TASK GOAL — Restate every line of the material, word for word.
─── DATA BLOCK
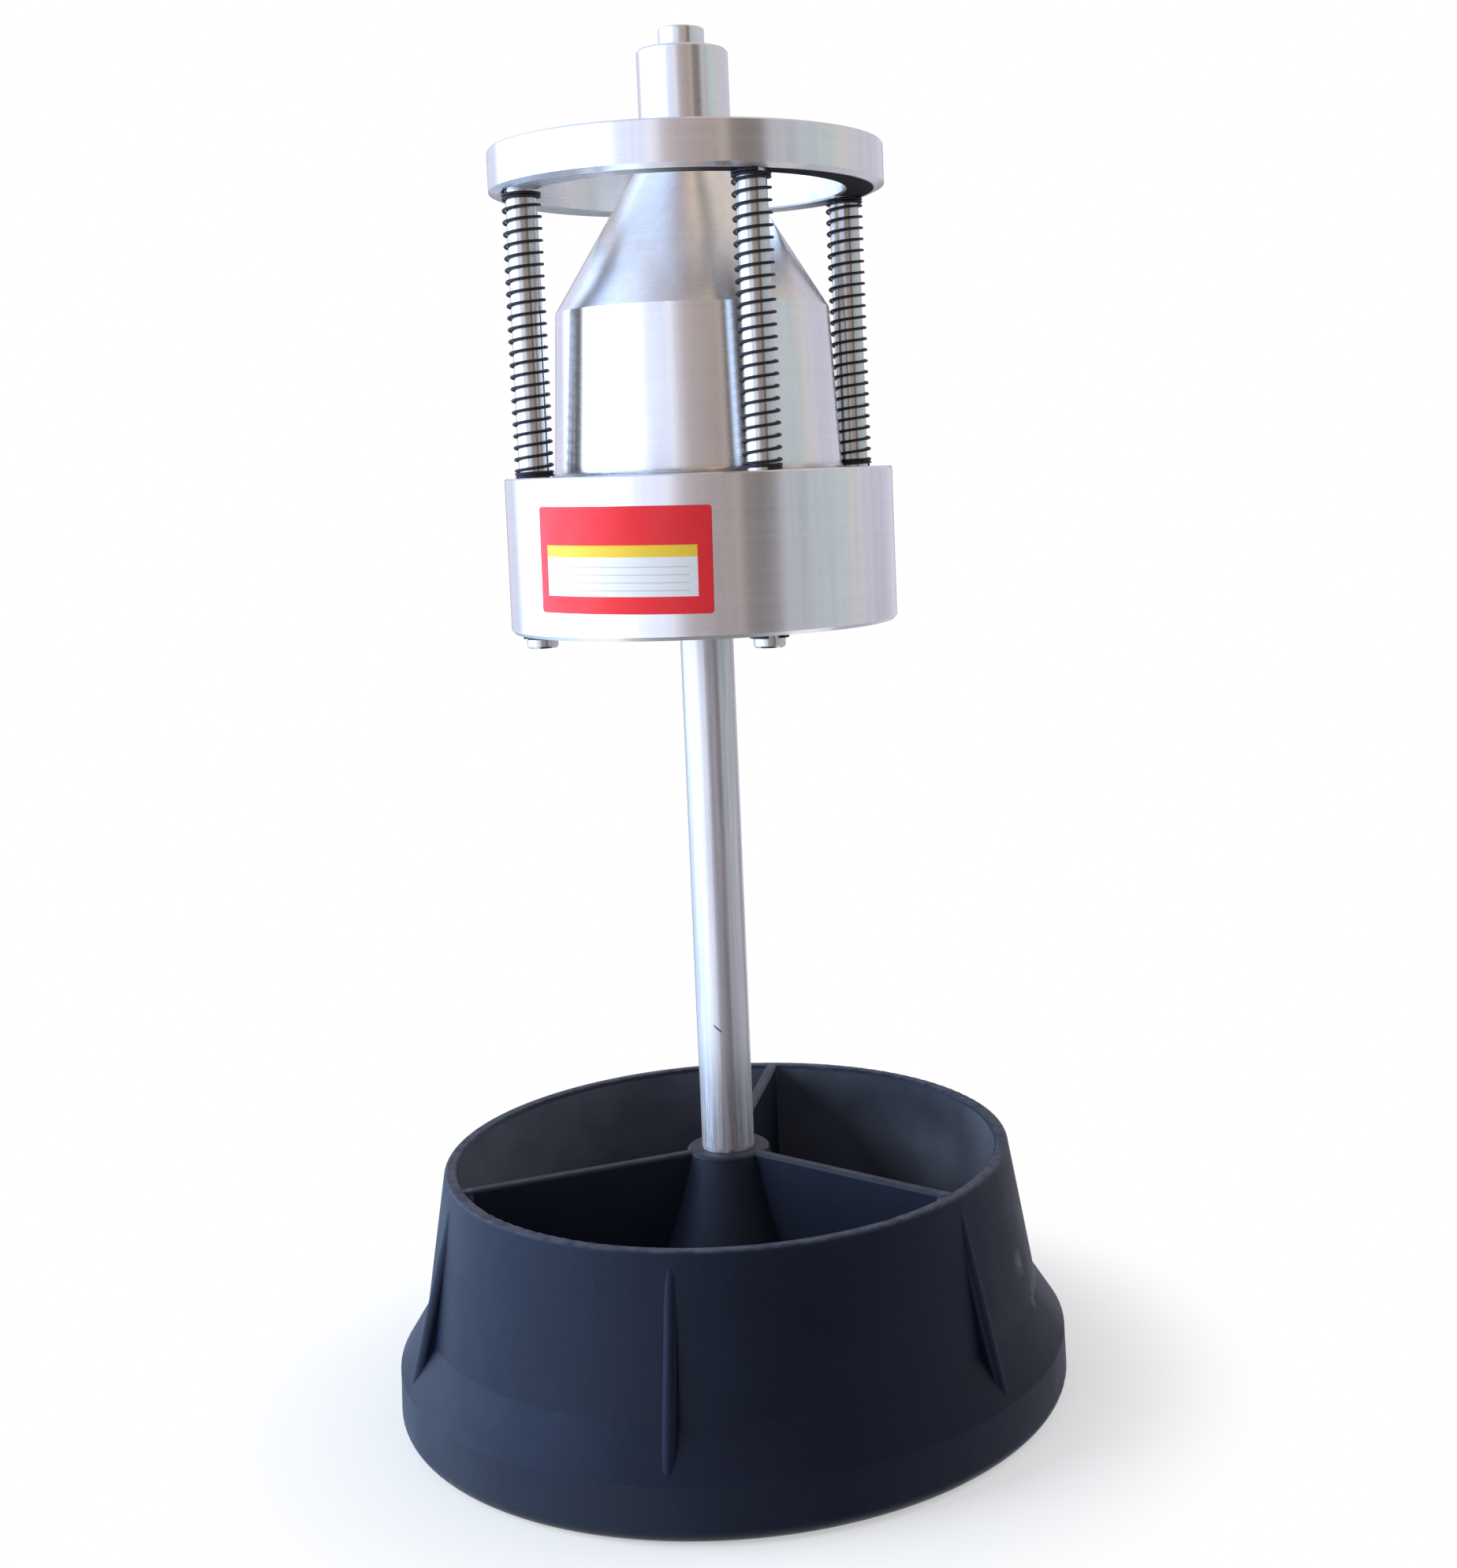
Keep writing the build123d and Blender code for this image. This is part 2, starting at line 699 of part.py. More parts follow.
coil_radius = rod_radius + coil_gap + spring_wire / 2
coil_bottom = drum_top + seat_gap + spring_wire / 2
coil_height = ring_bottom - drum_top - 2 * seat_gap - spring_wire
active_pitch = (coil_height - 2 * spring_end_turns * spring_end_pitch) / spring_active_turns
end_rises = [spring_end_pitch / 2] * (2 * spring_end_turns)
rises = end_rises + [active_pitch / 2] * (2 * spring_active_turns) + end_rises
slopes = [rises[0]] + [(low + high) / 2 for low, high in zip(rises, rises[1:])] + [rises[-1]]
heights = [coil_bottom + sum(rises[:i]) for i in range(len(rises) + 1)]
for number, ((x, y), azimuth) in enumerate(zip(rod_places, rod_azimuths), start=1):
    points = []
    ways = []
    for i, (height, slope) in enumerate(zip(heights, slopes)):
        turn = radians(azimuth) + pi * i
        points.append(Vector(x + coil_radius * cos(turn), y + coil_radius * sin(turn), height))
        half_round = pi * coil_radius
        ways.append(Vector(-half_round * sin(turn), half_round * cos(turn), slope).normalized())
    with BuildPart() as spring:
        with BuildLine() as coil:
            for i in range(len(rises)):
                half_turn(points[i], ways[i], points[i + 1], ways[i + 1])
        with BuildSketch(Plane(origin=points[0], z_dir=ways[0])):
            Circle(spring_wire / 2)
        sweep()
    spring.part.label = f"spring_{number}"
    export_step(spring.part, f"parts/spring_{number}.step")

# Least gap between one turn and the next, on points along the last spring's wire
steps_per_arc = 4
wire_points = [arc @ (k / steps_per_arc) for arc in coil.edges() for k in range(steps_per_arc)]
steps_per_turn = 4 * steps_per_arc
least_gap = min(
    (wire_points[j] - wire_points[i]).length - spring_wire
    for i in range(len(wire_points))
    for j in range(i + steps_per_turn // 2, min(i + 2 * steps_per_turn, len(wire_points)))
)
print("spring: turns", len(rises) / 2, "least gap to itself", round(least_gap, 3))
solid_height = (spring_active_turns + 2 * spring_end_turns + 1) * spring_wire
print("spring: room left at full travel", round(ring_bottom - drum_top - ring_travel - solid_height, 2))
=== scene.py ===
import math
import bmesh
import bpy
import numpy as np
from mathutils import Matrix, Vector


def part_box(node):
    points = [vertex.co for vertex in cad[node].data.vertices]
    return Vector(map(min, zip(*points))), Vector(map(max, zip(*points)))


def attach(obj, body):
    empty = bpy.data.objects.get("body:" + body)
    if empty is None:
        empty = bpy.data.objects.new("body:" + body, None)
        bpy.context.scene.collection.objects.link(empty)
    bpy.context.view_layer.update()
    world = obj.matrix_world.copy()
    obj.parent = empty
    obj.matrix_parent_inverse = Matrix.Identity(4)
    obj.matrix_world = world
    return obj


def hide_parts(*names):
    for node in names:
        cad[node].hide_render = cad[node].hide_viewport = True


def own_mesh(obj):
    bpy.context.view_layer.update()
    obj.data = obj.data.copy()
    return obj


# Bubble wheel balancer: a tray base, an upright shaft and a turned head that swings on one ball
# and carries a sprung ring. Metres, Z up the shaft, front towards -Y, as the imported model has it.
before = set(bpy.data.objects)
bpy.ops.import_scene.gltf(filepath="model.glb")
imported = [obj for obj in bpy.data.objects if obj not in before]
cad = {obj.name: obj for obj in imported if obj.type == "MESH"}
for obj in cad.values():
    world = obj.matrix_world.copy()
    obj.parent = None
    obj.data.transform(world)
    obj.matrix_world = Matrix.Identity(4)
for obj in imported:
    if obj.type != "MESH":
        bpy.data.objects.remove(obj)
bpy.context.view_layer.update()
scene = bpy.context.scene
scene.view_settings.view_transform = "Standard"

# Camera: the photograph's angle, level with the drum and a little turned, dipped and rolled, in
# radians. The focal length and shift are in the photograph's pixels, from the circles of base, drum
# and ring.
photo_height = 1989
focal_length = 2581.05
shift_right, shift_up = -172.503, -191.898
camera_place = Vector((0.0040264, -0.732813, 0.335300))
heading, dip, roll = 0.0722, 0.0835, -0.0362
forward = Vector(
    (math.sin(heading) * math.cos(dip), math.cos(heading) * math.cos(dip), -math.sin(dip))
)
level_right = Vector((math.cos(heading), -math.sin(heading), 0))
level_up = level_right.cross(forward)
camera_right = level_right * math.cos(roll) + level_up * math.sin(roll)
camera_up = level_up * math.cos(roll) - level_right * math.sin(roll)
lens = bpy.data.cameras.new("camera")
lens.sensor_width = 36
lens.lens = lens.sensor_width * focal_length / photo_height
lens.shift_x = shift_right / photo_height
lens.shift_y = shift_up / photo_height
camera = bpy.data.objects.new("camera", lens)
camera.matrix_world = Matrix.Translation(camera_place) @ Matrix(
    (camera_right, camera_up, -forward)
).transposed().to_4x4()
scene.collection.objects.link(camera)
scene.camera = camera


# Room: plain soft daylight. The world is white to the eye and a plain grey-white as light, and a
# light tent that only gloss can see gives the polished metal its window, dim wall and pale wall.
def add(tree, kind, *values, **settings):
    """A shader node with these settings; each value in turn is linked if it is a socket, or set."""
    made = tree.nodes.new("ShaderNode" + kind)
    for name, setting in settings.items():
        setattr(made, name, setting)
    for socket, value in zip(made.inputs, values):
        if isinstance(value, bpy.types.NodeSocket):
            tree.links.new(value, socket)
        elif value is not None:
            socket.default_value = value
    return made.outputs[0] if made.outputs else made


def mixed(tree, share, low, high):
    """The colour that goes from low to high as share goes from 0 to 1."""
    unused = (None,) * 5
    return add(tree, "Mix", share, *unused, low, high, data_type="RGBA").node.outputs[2]


def ramp(tree, share, *stops):
    """Colour by share, straight from stop to stop; a stop is its place and its colour."""
    made = add(tree, "ValToRGB", share).node
    points = made.color_ramp.elements
    while len(points) < len(stops):
        points.new(1)
    for point, (place, colour) in zip(points, stops):
        point.position = place
        point.color = (*colour, 1)
    return made.outputs[0]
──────
ANSWER —
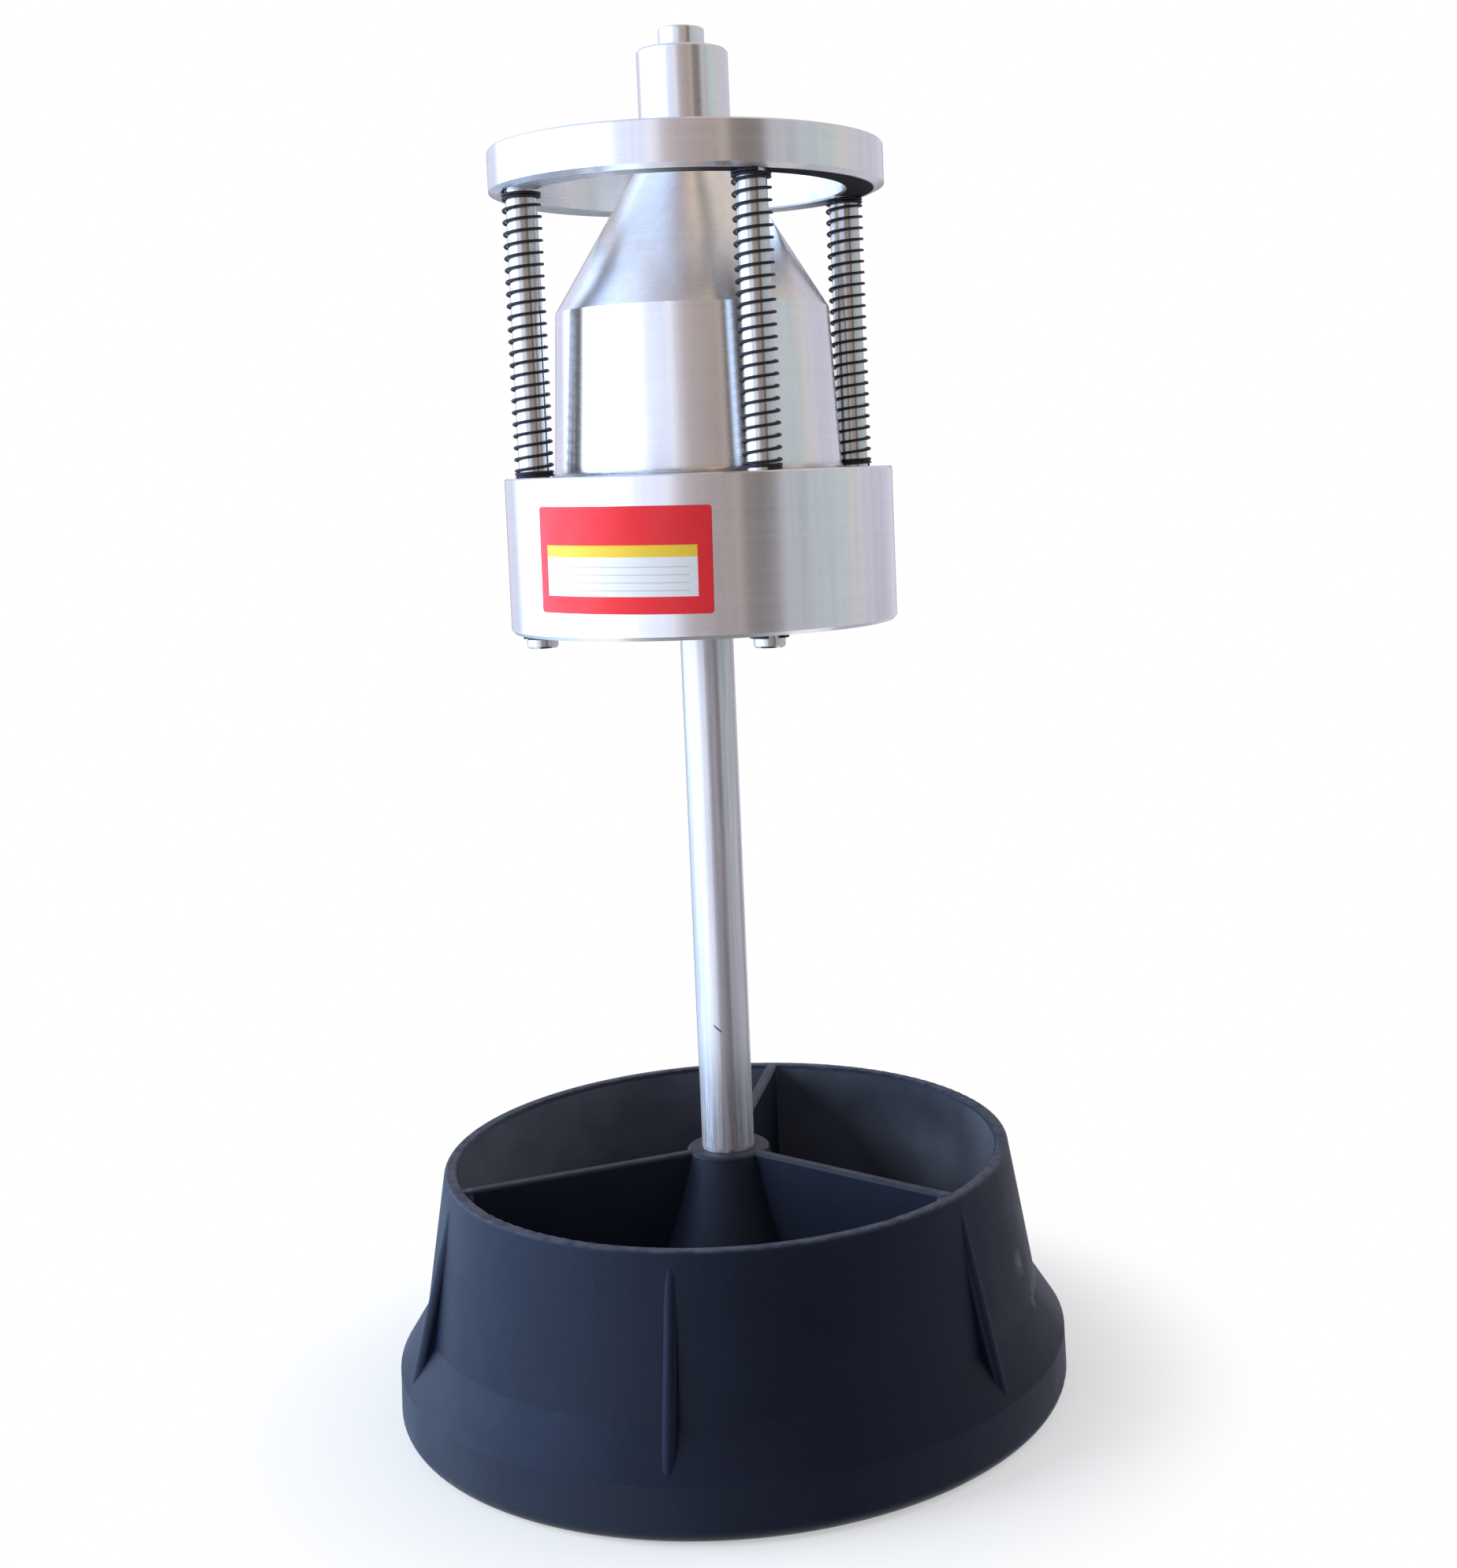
Keep writing the build123d and Blender code for this image. This is part 2, starting at line 699 of part.py. More parts follow.
coil_radius = rod_radius + coil_gap + spring_wire / 2
coil_bottom = drum_top + seat_gap + spring_wire / 2
coil_height = ring_bottom - drum_top - 2 * seat_gap - spring_wire
active_pitch = (coil_height - 2 * spring_end_turns * spring_end_pitch) / spring_active_turns
end_rises = [spring_end_pitch / 2] * (2 * spring_end_turns)
rises = end_rises + [active_pitch / 2] * (2 * spring_active_turns) + end_rises
slopes = [rises[0]] + [(low + high) / 2 for low, high in zip(rises, rises[1:])] + [rises[-1]]
heights = [coil_bottom + sum(rises[:i]) for i in range(len(rises) + 1)]
for number, ((x, y), azimuth) in enumerate(zip(rod_places, rod_azimuths), start=1):
    points = []
    ways = []
    for i, (height, slope) in enumerate(zip(heights, slopes)):
        turn = radians(azimuth) + pi * i
        points.append(Vector(x + coil_radius * cos(turn), y + coil_radius * sin(turn), height))
        half_round = pi * coil_radius
        ways.append(Vector(-half_round * sin(turn), half_round * cos(turn), slope).normalized())
    with BuildPart() as spring:
        with BuildLine() as coil:
            for i in range(len(rises)):
                half_turn(points[i], ways[i], points[i + 1], ways[i + 1])
        with BuildSketch(Plane(origin=points[0], z_dir=ways[0])):
            Circle(spring_wire / 2)
        sweep()
    spring.part.label = f"spring_{number}"
    export_step(spring.part, f"parts/spring_{number}.step")

# Least gap between one turn and the next, on points along the last spring's wire
steps_per_arc = 4
wire_points = [arc @ (k / steps_per_arc) for arc in coil.edges() for k in range(steps_per_arc)]
steps_per_turn = 4 * steps_per_arc
least_gap = min(
    (wire_points[j] - wire_points[i]).length - spring_wire
    for i in range(len(wire_points))
    for j in range(i + steps_per_turn // 2, min(i + 2 * steps_per_turn, len(wire_points)))
)
print("spring: turns", len(rises) / 2, "least gap to itself", round(least_gap, 3))
solid_height = (spring_active_turns + 2 * spring_end_turns + 1) * spring_wire
print("spring: room left at full travel", round(ring_bottom - drum_top - ring_travel - solid_height, 2))
=== scene.py ===
import math
import bmesh
import bpy
import numpy as np
from mathutils import Matrix, Vector


def part_box(node):
    points = [vertex.co for vertex in cad[node].data.vertices]
    return Vector(map(min, zip(*points))), Vector(map(max, zip(*points)))


def attach(obj, body):
    empty = bpy.data.objects.get("body:" + body)
    if empty is None:
        empty = bpy.data.objects.new("body:" + body, None)
        bpy.context.scene.collection.objects.link(empty)
    bpy.context.view_layer.update()
    world = obj.matrix_world.copy()
    obj.parent = empty
    obj.matrix_parent_inverse = Matrix.Identity(4)
    obj.matrix_world = world
    return obj


def hide_parts(*names):
    for node in names:
        cad[node].hide_render = cad[node].hide_viewport = True


def own_mesh(obj):
    bpy.context.view_layer.update()
    obj.data = obj.data.copy()
    return obj


# Bubble wheel balancer: a tray base, an upright shaft and a turned head that swings on one ball
# and carries a sprung ring. Metres, Z up the shaft, front towards -Y, as the imported model has it.
before = set(bpy.data.objects)
bpy.ops.import_scene.gltf(filepath="model.glb")
imported = [obj for obj in bpy.data.objects if obj not in before]
cad = {obj.name: obj for obj in imported if obj.type == "MESH"}
for obj in cad.values():
    world = obj.matrix_world.copy()
    obj.parent = None
    obj.data.transform(world)
    obj.matrix_world = Matrix.Identity(4)
for obj in imported:
    if obj.type != "MESH":
        bpy.data.objects.remove(obj)
bpy.context.view_layer.update()
scene = bpy.context.scene
scene.view_settings.view_transform = "Standard"

# Camera: the photograph's angle, level with the drum and a little turned, dipped and rolled, in
# radians. The focal length and shift are in the photograph's pixels, from the circles of base, drum
# and ring.
photo_height = 1989
focal_length = 2581.05
shift_right, shift_up = -172.503, -191.898
camera_place = Vector((0.0040264, -0.732813, 0.335300))
heading, dip, roll = 0.0722, 0.0835, -0.0362
forward = Vector(
    (math.sin(heading) * math.cos(dip), math.cos(heading) * math.cos(dip), -math.sin(dip))
)
level_right = Vector((math.cos(heading), -math.sin(heading), 0))
level_up = level_right.cross(forward)
camera_right = level_right * math.cos(roll) + level_up * math.sin(roll)
camera_up = level_up * math.cos(roll) - level_right * math.sin(roll)
lens = bpy.data.cameras.new("camera")
lens.sensor_width = 36
lens.lens = lens.sensor_width * focal_length / photo_height
lens.shift_x = shift_right / photo_height
lens.shift_y = shift_up / photo_height
camera = bpy.data.objects.new("camera", lens)
camera.matrix_world = Matrix.Translation(camera_place) @ Matrix(
    (camera_right, camera_up, -forward)
).transposed().to_4x4()
scene.collection.objects.link(camera)
scene.camera = camera


# Room: plain soft daylight. The world is white to the eye and a plain grey-white as light, and a
# light tent that only gloss can see gives the polished metal its window, dim wall and pale wall.
def add(tree, kind, *values, **settings):
    """A shader node with these settings; each value in turn is linked if it is a socket, or set."""
    made = tree.nodes.new("ShaderNode" + kind)
    for name, setting in settings.items():
        setattr(made, name, setting)
    for socket, value in zip(made.inputs, values):
        if isinstance(value, bpy.types.NodeSocket):
            tree.links.new(value, socket)
        elif value is not None:
            socket.default_value = value
    return made.outputs[0] if made.outputs else made


def mixed(tree, share, low, high):
    """The colour that goes from low to high as share goes from 0 to 1."""
    unused = (None,) * 5
    return add(tree, "Mix", share, *unused, low, high, data_type="RGBA").node.outputs[2]


def ramp(tree, share, *stops):
    """Colour by share, straight from stop to stop; a stop is its place and its colour."""
    made = add(tree, "ValToRGB", share).node
    points = made.color_ramp.elements
    while len(points) < len(stops):
        points.new(1)
    for point, (place, colour) in zip(points, stops):
        point.position = place
        point.color = (*colour, 1)
    return made.outputs[0]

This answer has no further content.